5. Thus here is a case where the impugned order of reopening was passed on October 15, 1996 and which was duly communicated to the applicant on October 19, 1996. Therefore, it is not a case that the petitioner was not aware of the order. We further find from the letter dated February 4, 1997 that the Chartered Accountant advised the petitioner to attend the regular assessment proceedings without challenging the initial order of reopening. Therefore, this petitioner had full knowledge of the initial order and he sat idle over the matter and allowed his right to become barred by limitation. The impugned notice gave him a cause of action to challenge it, but he chose to let the matter proceed. When the application under Section 8 of the Act was filed before the court, he applied for leave and thereafter this application for condonation of delay was filed. Therefore, the petitioner had enough opportunity to challenge the order within time and thereby the petitioner violated Section 8(2) of the West Bengal Taxation Tribunal Act, 1987. The said section incorporates a statutory period during which a prudent person should challenge the validity of an action or order by which he has become aggrieved.

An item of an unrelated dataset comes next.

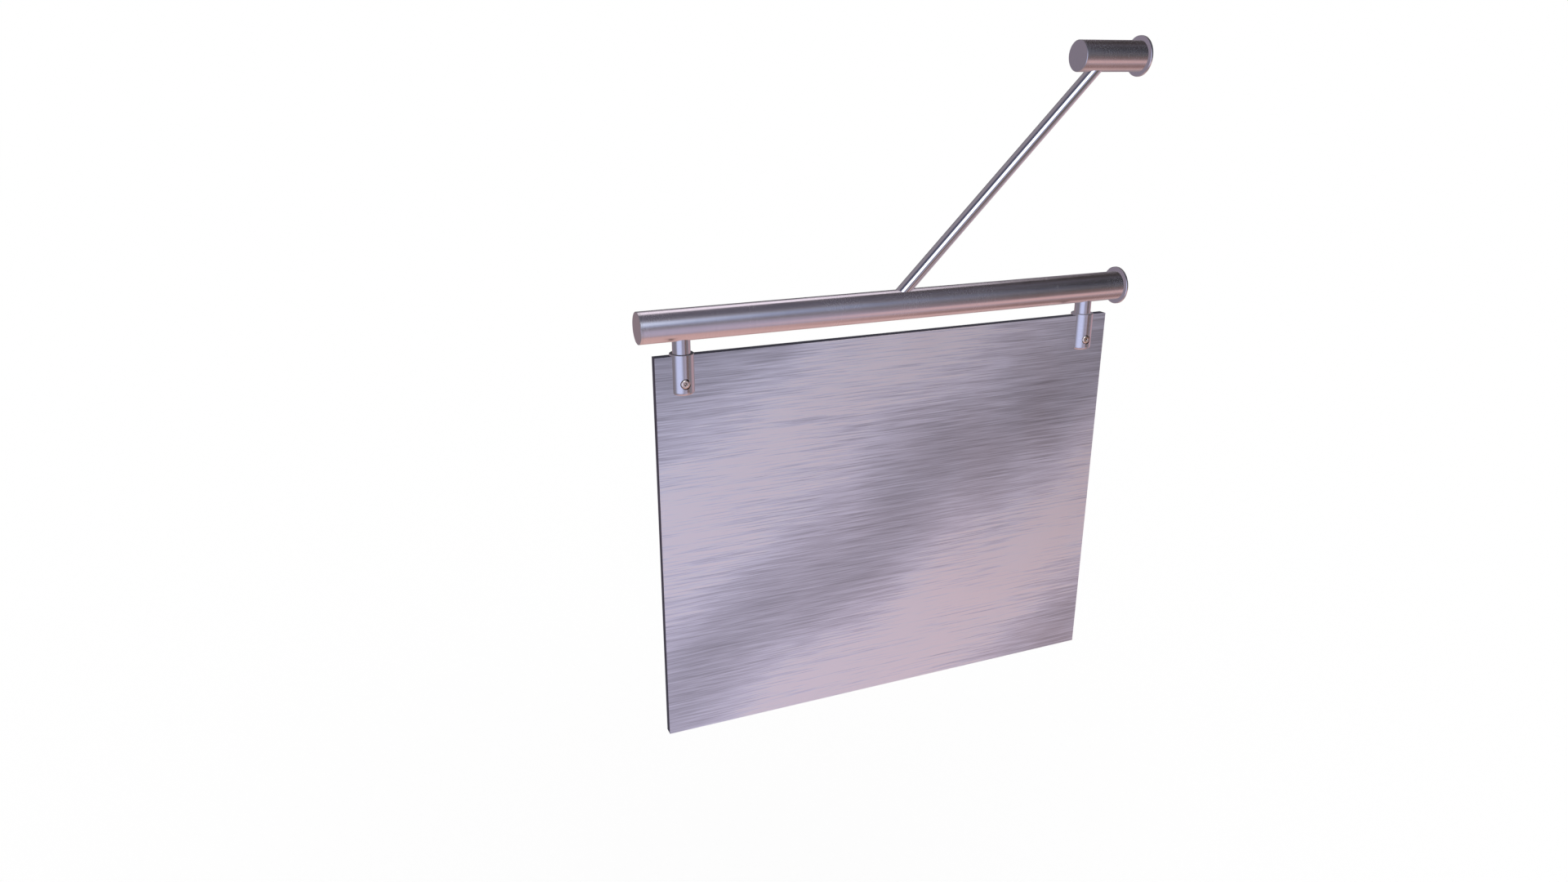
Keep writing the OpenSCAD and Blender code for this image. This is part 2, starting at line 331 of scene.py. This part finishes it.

The remedy under Section 8 of the said Act is in the nature of a remedy as contemplated under Article 226 of the Constitution. It is well-settled that such an application should not be presented with unreasonable delay. Here is a case where the application was presented after four years from the date of the order sought to be challenged. In the circumstances we find that the petitioner has miserably failed to explain the delay and his relief, if there be any, has become barred by limitation in the meantime. We do not find any ground to condone such delay and, therefore, this application for condonation of delay is rejected.

6. The petition under Section 8 of the West Bengal Taxation Tribunal Act, 1987 also stands rejected as being time barred. We make no order for costs.